Mais les pentecôtistes ont tendance à pardonner les écarts de conduite de leurs
prédicateurs - tant Bakker que Swaggart sont de retour au ministère - en raison
notamment d'une distinction théologique entre le Pentecôtisme et des formes plus
austères du Christianisme conservateur. Selon Butler, de l'Université de
Rochester, "le Calvinisme, c'est la grâce [de Dieu], une seule fois. Ici, c'est
grâce après grâce après grâce.
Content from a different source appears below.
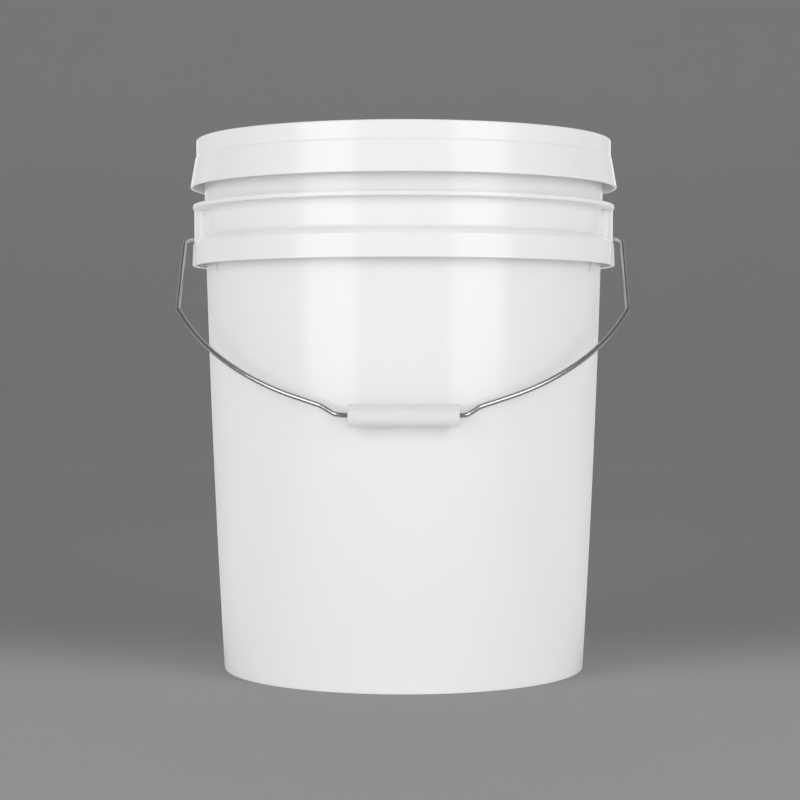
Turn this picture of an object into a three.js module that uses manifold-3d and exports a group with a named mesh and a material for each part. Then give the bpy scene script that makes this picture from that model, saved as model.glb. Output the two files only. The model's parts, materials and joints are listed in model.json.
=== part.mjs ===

Vous pouvez commettre des erreurs des milliers de
fois".
Alors, ce trait de caractère indulgent aidera-t-il Bynum à garder son troupeau ?
Oui, disent Butler et d'autres. "Où d'autre pouvez-vous dire que vous étiez la
Jézabel de l'église", s'émerveille Butler, "puis vous redéfinir comme une femme
célibataire pure et sainte menant une vie pieuse, puis tout d'un coup vous vous
mariez dans un grand mariage élaboré avec un évêque, avec 40 demoiselles
d'honneur, puis vous démarrez un ministère avec ce mari et dites aux autres
couples de l'église, 'Voici comment aimer votre mari parce que nous l'avons bien
compris' ? et puis votre mari vous bat sur le parking, et maintenant vous êtes
un défenseur contre la violence domestique ?".
Pourtant, Marla Frederick, spécialiste des études afro-américaines et de la
religion à Harvard, affirme que beaucoup de femmes avec lesquelles la
prédication de Bynum résonne ont vu autant de revirements dans leur propre vie,
et elles aspirent à un Dieu qui montera sur les montagnes russes avec elles. "La
foi Pentecôtiste est vraiment basée sur le pouvoir du Saint-Esprit de
transformer instantanément la vie", dit-elle. Mais elle admet qu'elle est
personnellement troublée par le fait que "prendre une histoire personnelle et la
transformer en un récit de triomphe devient aussi quelque chose qui peut être
commercialisé pour le profit".
En effet, au-delà du scandale du moment, le Pentecôtisme a produit une culture
de prédicateurs superstars dont la vie risque toujours d'être transformée en
quelque chose qui ressemble à un divertissement profane.